Records with modeling code:
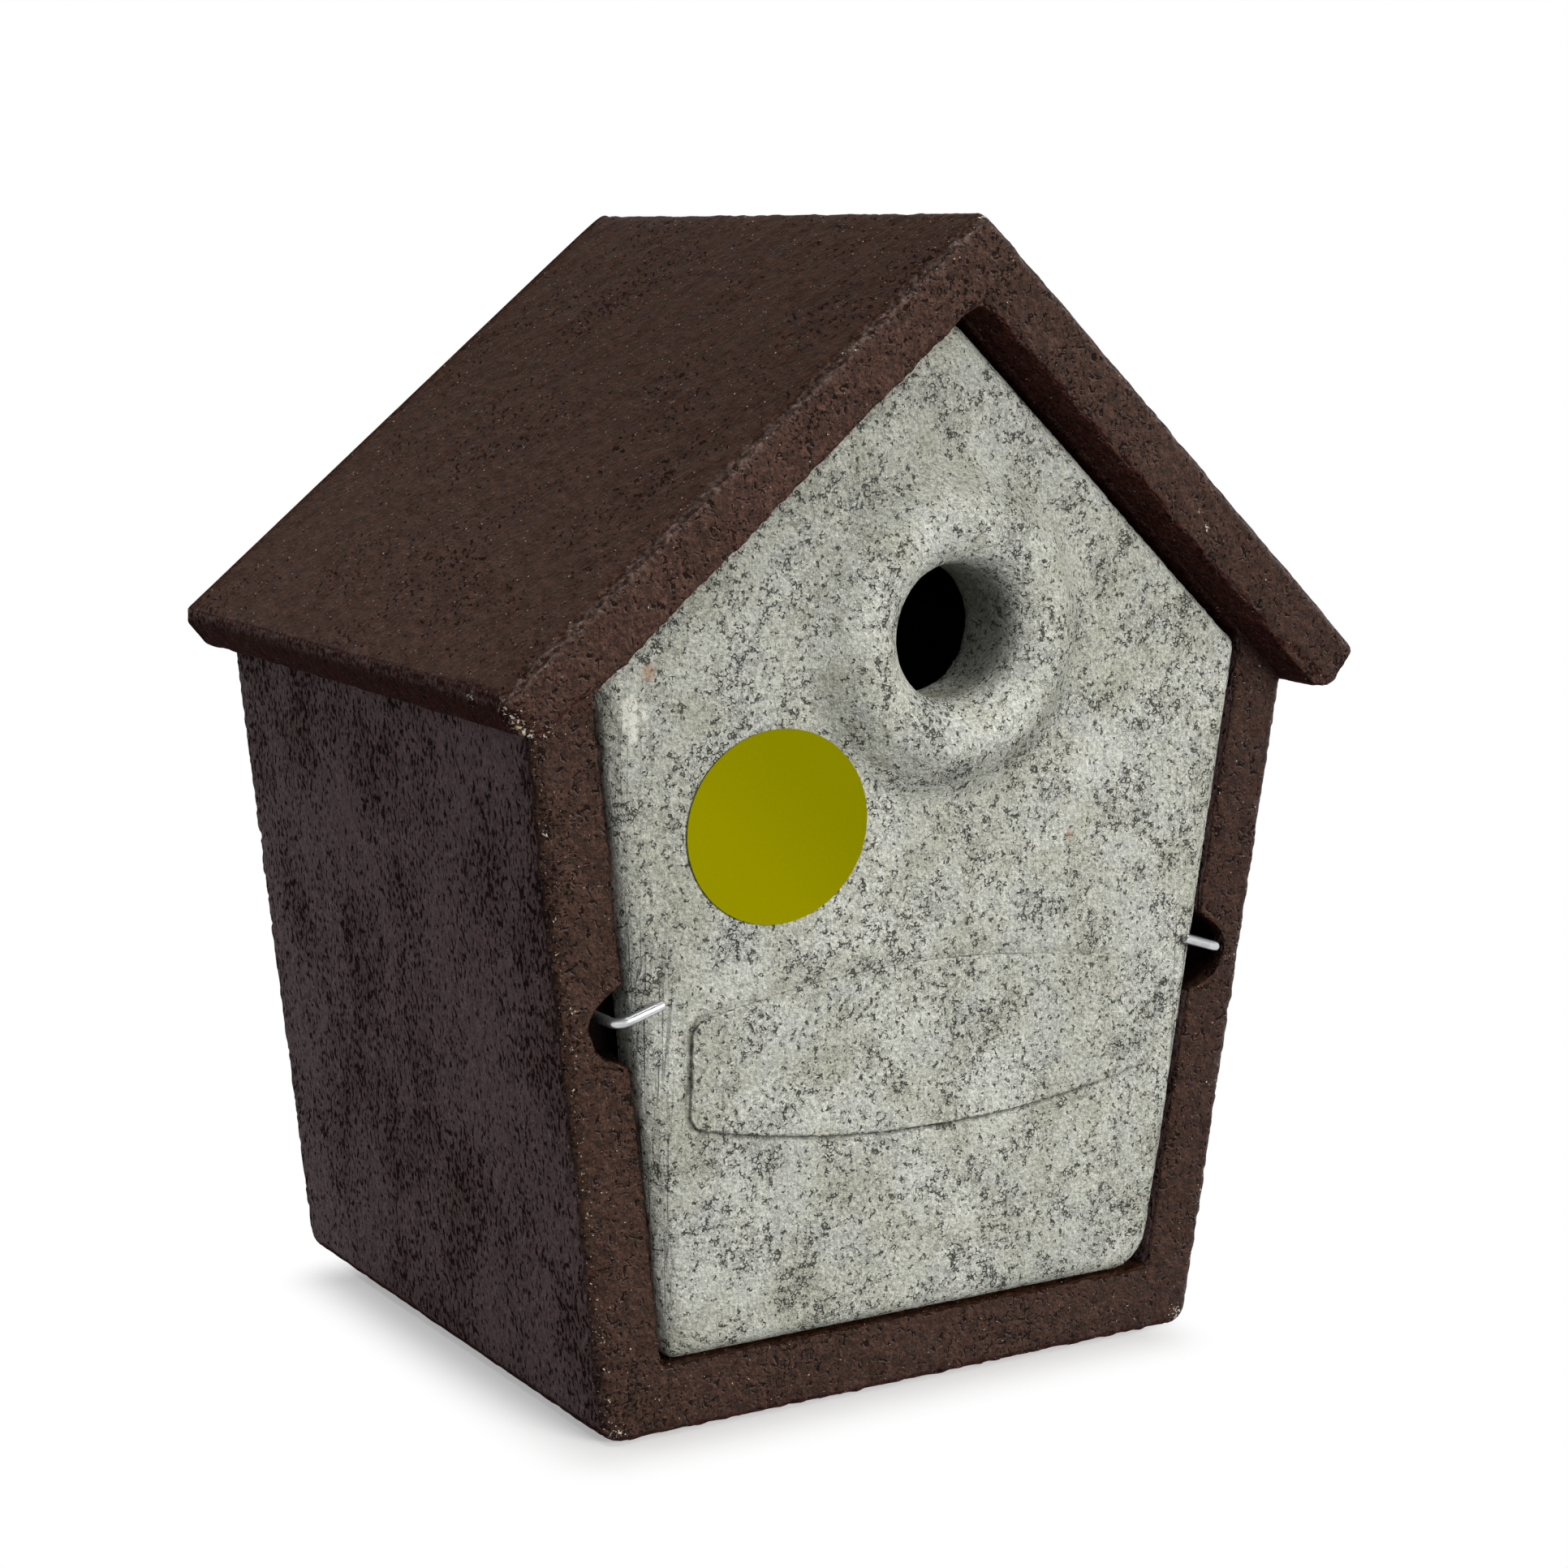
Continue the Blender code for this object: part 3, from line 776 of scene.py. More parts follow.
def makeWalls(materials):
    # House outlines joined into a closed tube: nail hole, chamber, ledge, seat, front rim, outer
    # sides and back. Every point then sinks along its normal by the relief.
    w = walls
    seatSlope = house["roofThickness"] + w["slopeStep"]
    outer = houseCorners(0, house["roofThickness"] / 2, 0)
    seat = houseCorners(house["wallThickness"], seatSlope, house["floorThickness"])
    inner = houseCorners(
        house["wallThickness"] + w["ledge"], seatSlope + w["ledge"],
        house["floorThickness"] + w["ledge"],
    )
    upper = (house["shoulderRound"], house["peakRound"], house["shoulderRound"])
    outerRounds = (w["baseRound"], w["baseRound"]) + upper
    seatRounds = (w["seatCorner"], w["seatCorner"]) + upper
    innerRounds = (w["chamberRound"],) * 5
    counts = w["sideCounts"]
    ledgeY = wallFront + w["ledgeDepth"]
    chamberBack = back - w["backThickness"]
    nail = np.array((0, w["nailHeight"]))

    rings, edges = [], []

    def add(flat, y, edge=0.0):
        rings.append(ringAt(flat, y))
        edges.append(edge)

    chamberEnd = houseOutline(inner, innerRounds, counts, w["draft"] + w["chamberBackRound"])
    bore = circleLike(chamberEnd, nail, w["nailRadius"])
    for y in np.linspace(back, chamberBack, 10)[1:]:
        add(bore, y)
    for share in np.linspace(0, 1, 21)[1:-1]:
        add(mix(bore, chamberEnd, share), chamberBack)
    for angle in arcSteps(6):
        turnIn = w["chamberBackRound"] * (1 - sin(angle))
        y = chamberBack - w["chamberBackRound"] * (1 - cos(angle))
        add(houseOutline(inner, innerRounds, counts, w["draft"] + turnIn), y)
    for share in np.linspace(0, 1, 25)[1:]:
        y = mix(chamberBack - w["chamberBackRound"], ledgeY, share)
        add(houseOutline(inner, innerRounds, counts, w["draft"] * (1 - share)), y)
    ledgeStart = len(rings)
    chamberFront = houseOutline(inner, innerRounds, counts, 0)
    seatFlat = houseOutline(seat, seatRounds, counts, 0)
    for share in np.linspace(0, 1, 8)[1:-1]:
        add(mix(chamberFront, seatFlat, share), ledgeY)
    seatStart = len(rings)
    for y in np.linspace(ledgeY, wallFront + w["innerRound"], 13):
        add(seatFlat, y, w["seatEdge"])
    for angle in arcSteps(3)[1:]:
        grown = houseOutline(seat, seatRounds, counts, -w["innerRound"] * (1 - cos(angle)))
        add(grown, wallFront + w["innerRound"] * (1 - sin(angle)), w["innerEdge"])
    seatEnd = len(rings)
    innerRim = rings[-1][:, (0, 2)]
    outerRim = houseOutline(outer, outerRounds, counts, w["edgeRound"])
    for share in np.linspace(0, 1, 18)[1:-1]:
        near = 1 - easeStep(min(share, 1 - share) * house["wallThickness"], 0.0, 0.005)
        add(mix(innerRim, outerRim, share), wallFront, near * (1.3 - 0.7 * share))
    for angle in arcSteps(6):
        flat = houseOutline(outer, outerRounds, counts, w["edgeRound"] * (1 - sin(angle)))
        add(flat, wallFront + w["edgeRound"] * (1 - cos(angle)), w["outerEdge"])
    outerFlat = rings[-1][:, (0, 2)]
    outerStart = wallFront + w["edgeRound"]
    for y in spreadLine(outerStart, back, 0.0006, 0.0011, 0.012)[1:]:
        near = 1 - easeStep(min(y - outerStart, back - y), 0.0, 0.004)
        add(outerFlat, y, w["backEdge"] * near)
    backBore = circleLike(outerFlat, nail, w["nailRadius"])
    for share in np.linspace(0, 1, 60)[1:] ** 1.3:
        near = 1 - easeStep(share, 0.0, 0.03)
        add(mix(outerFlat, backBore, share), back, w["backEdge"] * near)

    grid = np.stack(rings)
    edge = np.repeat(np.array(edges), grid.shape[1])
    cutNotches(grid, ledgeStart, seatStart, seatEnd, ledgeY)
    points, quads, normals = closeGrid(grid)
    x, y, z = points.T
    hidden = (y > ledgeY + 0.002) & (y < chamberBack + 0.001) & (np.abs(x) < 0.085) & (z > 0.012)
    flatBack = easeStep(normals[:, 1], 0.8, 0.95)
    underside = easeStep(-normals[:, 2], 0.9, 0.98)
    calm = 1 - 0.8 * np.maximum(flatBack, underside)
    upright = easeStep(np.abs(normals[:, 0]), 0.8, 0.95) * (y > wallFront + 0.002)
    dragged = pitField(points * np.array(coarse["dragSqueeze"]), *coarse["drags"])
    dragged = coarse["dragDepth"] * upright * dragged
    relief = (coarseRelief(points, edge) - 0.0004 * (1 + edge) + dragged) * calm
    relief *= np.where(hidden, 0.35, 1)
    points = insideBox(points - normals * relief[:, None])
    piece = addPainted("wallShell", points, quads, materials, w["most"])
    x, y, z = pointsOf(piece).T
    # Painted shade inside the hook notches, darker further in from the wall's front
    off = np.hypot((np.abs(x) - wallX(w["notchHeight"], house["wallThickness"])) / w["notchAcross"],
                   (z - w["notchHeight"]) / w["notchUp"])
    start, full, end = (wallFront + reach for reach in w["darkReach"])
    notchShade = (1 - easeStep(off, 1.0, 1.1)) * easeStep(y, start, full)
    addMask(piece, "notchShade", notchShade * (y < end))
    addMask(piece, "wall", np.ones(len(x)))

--

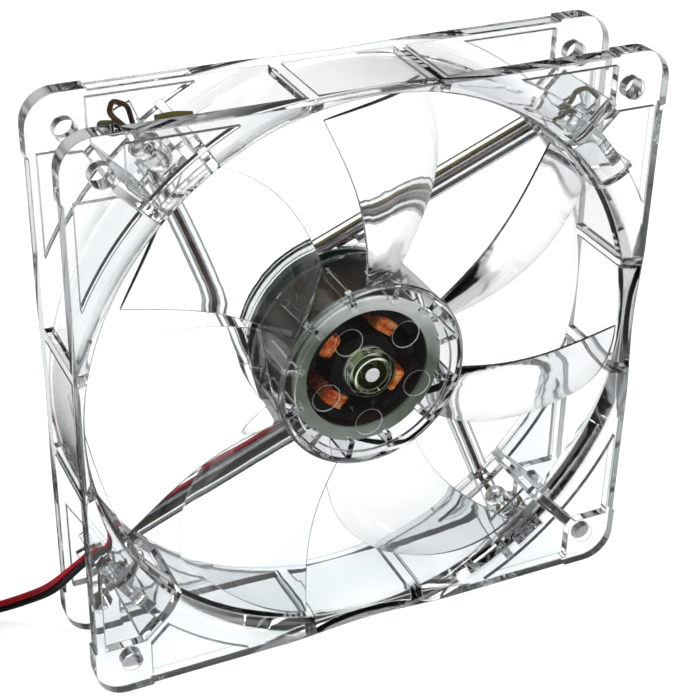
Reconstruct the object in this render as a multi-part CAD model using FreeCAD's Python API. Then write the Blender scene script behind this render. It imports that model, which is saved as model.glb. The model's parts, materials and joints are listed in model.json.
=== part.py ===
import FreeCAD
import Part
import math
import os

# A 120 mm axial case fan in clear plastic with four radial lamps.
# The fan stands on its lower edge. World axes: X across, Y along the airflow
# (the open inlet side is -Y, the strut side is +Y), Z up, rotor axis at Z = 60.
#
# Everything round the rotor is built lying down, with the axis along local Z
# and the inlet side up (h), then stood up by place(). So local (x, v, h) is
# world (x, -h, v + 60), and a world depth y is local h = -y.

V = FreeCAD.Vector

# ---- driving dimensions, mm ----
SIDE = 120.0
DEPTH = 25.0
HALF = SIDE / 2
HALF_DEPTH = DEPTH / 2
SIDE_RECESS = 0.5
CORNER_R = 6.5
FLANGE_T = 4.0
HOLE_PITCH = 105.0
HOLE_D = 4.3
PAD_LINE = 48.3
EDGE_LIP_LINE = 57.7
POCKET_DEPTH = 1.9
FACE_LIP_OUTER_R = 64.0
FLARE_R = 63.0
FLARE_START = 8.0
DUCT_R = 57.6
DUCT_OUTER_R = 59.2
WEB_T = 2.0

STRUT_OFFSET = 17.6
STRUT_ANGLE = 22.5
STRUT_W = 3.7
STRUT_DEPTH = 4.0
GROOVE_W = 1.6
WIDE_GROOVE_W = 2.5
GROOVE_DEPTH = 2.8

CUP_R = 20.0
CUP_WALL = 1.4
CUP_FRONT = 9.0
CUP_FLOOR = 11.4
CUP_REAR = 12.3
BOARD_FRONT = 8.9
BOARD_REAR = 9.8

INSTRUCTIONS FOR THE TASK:
From the records above, give again exactly the lines running from the line with "Reconstruct the object" to the line with "# world (x, -h, v", inclusive.

ANSWER:
Reconstruct the object in this render as a multi-part CAD model using FreeCAD's Python API. Then write the Blender scene script behind this render. It imports that model, which is saved as model.glb. The model's parts, materials and joints are listed in model.json.
=== part.py ===
import FreeCAD
import Part
import math
import os

# A 120 mm axial case fan in clear plastic with four radial lamps.
# The fan stands on its lower edge. World axes: X across, Y along the airflow
# (the open inlet side is -Y, the strut side is +Y), Z up, rotor axis at Z = 60.
#
# Everything round the rotor is built lying down, with the axis along local Z
# and the inlet side up (h), then stood up by place(). So local (x, v, h) is
# world (x, -h, v + 60), and a world depth y is local h = -y.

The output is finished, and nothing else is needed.